-- Begin --

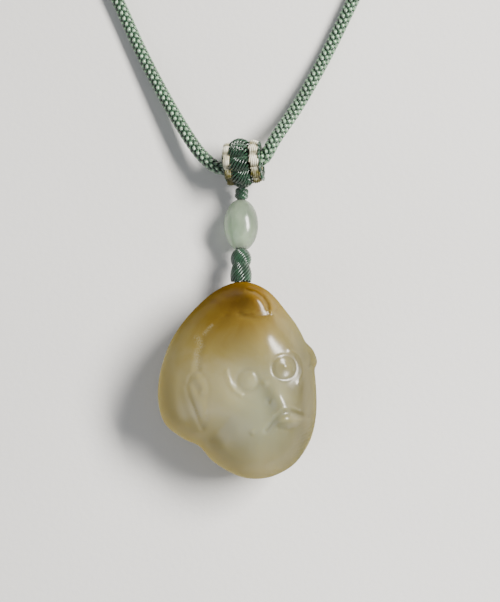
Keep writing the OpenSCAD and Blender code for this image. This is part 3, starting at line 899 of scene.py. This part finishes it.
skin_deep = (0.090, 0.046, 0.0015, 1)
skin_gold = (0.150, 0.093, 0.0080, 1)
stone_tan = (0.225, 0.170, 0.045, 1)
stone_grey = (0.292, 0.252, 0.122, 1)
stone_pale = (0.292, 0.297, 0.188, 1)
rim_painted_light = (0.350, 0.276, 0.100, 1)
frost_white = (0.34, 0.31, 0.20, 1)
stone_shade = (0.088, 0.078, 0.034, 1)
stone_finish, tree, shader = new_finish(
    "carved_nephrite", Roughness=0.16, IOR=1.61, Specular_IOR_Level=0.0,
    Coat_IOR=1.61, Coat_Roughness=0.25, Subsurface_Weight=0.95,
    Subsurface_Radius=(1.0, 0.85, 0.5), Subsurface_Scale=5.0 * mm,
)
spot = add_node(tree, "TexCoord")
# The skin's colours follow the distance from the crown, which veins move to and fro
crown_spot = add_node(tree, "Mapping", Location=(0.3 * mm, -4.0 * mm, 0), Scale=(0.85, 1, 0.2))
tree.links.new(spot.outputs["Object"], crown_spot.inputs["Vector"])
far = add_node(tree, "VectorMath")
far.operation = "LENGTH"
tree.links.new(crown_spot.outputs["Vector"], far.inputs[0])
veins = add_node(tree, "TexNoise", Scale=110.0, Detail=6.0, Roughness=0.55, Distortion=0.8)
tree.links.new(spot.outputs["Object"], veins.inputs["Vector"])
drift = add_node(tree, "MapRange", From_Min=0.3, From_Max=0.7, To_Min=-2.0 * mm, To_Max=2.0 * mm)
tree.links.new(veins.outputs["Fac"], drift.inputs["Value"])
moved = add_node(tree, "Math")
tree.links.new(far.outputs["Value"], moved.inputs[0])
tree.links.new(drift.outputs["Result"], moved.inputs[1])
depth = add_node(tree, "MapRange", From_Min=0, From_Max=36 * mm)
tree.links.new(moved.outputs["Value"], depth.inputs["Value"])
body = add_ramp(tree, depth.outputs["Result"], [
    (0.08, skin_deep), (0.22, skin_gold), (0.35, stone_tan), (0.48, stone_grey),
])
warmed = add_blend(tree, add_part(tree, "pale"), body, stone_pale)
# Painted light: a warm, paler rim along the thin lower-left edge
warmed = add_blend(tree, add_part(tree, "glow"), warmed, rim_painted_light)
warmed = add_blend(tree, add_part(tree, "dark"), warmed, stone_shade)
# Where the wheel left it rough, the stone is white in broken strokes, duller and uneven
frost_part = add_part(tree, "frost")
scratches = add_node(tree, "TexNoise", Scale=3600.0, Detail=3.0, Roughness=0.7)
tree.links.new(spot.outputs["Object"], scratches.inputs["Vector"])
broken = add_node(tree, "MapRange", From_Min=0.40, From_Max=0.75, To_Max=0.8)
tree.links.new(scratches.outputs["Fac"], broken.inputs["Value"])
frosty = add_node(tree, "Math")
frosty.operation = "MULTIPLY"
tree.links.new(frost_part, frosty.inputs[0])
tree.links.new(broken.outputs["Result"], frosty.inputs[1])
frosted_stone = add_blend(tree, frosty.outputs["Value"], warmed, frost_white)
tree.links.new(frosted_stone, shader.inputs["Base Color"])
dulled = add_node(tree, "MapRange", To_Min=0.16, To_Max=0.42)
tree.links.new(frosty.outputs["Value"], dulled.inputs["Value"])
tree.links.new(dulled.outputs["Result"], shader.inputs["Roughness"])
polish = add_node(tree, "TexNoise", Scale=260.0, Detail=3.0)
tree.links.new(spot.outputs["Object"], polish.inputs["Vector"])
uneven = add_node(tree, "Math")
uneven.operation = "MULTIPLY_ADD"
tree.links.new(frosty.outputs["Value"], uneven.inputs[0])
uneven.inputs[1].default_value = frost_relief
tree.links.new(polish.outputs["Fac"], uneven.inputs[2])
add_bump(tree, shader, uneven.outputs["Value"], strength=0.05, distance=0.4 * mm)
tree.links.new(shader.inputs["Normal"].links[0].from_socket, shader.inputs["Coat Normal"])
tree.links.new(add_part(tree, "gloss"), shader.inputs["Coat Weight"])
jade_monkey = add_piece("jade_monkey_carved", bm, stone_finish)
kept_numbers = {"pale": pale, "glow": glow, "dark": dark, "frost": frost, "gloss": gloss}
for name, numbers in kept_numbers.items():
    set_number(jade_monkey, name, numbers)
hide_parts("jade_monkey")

-- End --

Task statement:
Using the listing above, reproduce each line without omission.

The answer:
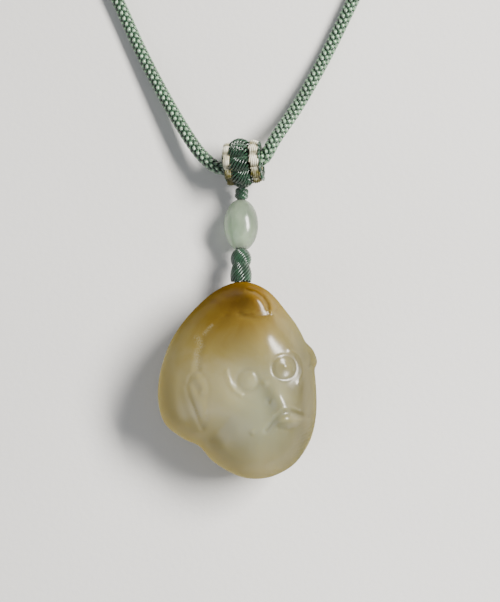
Keep writing the OpenSCAD and Blender code for this image. This is part 3, starting at line 899 of scene.py. This part finishes it.
skin_deep = (0.090, 0.046, 0.0015, 1)
skin_gold = (0.150, 0.093, 0.0080, 1)
stone_tan = (0.225, 0.170, 0.045, 1)
stone_grey = (0.292, 0.252, 0.122, 1)
stone_pale = (0.292, 0.297, 0.188, 1)
rim_painted_light = (0.350, 0.276, 0.100, 1)
frost_white = (0.34, 0.31, 0.20, 1)
stone_shade = (0.088, 0.078, 0.034, 1)
stone_finish, tree, shader = new_finish(
    "carved_nephrite", Roughness=0.16, IOR=1.61, Specular_IOR_Level=0.0,
    Coat_IOR=1.61, Coat_Roughness=0.25, Subsurface_Weight=0.95,
    Subsurface_Radius=(1.0, 0.85, 0.5), Subsurface_Scale=5.0 * mm,
)
spot = add_node(tree, "TexCoord")
# The skin's colours follow the distance from the crown, which veins move to and fro
crown_spot = add_node(tree, "Mapping", Location=(0.3 * mm, -4.0 * mm, 0), Scale=(0.85, 1, 0.2))
tree.links.new(spot.outputs["Object"], crown_spot.inputs["Vector"])
far = add_node(tree, "VectorMath")
far.operation = "LENGTH"
tree.links.new(crown_spot.outputs["Vector"], far.inputs[0])
veins = add_node(tree, "TexNoise", Scale=110.0, Detail=6.0, Roughness=0.55, Distortion=0.8)
tree.links.new(spot.outputs["Object"], veins.inputs["Vector"])
drift = add_node(tree, "MapRange", From_Min=0.3, From_Max=0.7, To_Min=-2.0 * mm, To_Max=2.0 * mm)
tree.links.new(veins.outputs["Fac"], drift.inputs["Value"])
moved = add_node(tree, "Math")
tree.links.new(far.outputs["Value"], moved.inputs[0])
tree.links.new(drift.outputs["Result"], moved.inputs[1])
depth = add_node(tree, "MapRange", From_Min=0, From_Max=36 * mm)
tree.links.new(moved.outputs["Value"], depth.inputs["Value"])
body = add_ramp(tree, depth.outputs["Result"], [
    (0.08, skin_deep), (0.22, skin_gold), (0.35, stone_tan), (0.48, stone_grey),
])
warmed = add_blend(tree, add_part(tree, "pale"), body, stone_pale)
# Painted light: a warm, paler rim along the thin lower-left edge
warmed = add_blend(tree, add_part(tree, "glow"), warmed, rim_painted_light)
warmed = add_blend(tree, add_part(tree, "dark"), warmed, stone_shade)
# Where the wheel left it rough, the stone is white in broken strokes, duller and uneven
frost_part = add_part(tree, "frost")
scratches = add_node(tree, "TexNoise", Scale=3600.0, Detail=3.0, Roughness=0.7)
tree.links.new(spot.outputs["Object"], scratches.inputs["Vector"])
broken = add_node(tree, "MapRange", From_Min=0.40, From_Max=0.75, To_Max=0.8)
tree.links.new(scratches.outputs["Fac"], broken.inputs["Value"])
frosty = add_node(tree, "Math")
frosty.operation = "MULTIPLY"
tree.links.new(frost_part, frosty.inputs[0])
tree.links.new(broken.outputs["Result"], frosty.inputs[1])
frosted_stone = add_blend(tree, frosty.outputs["Value"], warmed, frost_white)
tree.links.new(frosted_stone, shader.inputs["Base Color"])
dulled = add_node(tree, "MapRange", To_Min=0.16, To_Max=0.42)
tree.links.new(frosty.outputs["Value"], dulled.inputs["Value"])
tree.links.new(dulled.outputs["Result"], shader.inputs["Roughness"])
polish = add_node(tree, "TexNoise", Scale=260.0, Detail=3.0)
tree.links.new(spot.outputs["Object"], polish.inputs["Vector"])
uneven = add_node(tree, "Math")
uneven.operation = "MULTIPLY_ADD"
tree.links.new(frosty.outputs["Value"], uneven.inputs[0])
uneven.inputs[1].default_value = frost_relief
tree.links.new(polish.outputs["Fac"], uneven.inputs[2])
add_bump(tree, shader, uneven.outputs["Value"], strength=0.05, distance=0.4 * mm)
tree.links.new(shader.inputs["Normal"].links[0].from_socket, shader.inputs["Coat Normal"])
tree.links.new(add_part(tree, "gloss"), shader.inputs["Coat Weight"])
jade_monkey = add_piece("jade_monkey_carved", bm, stone_finish)
kept_numbers = {"pale": pale, "glow": glow, "dark": dark, "frost": frost, "gloss": gloss}
for name, numbers in kept_numbers.items():
    set_number(jade_monkey, name, numbers)
hide_parts("jade_monkey")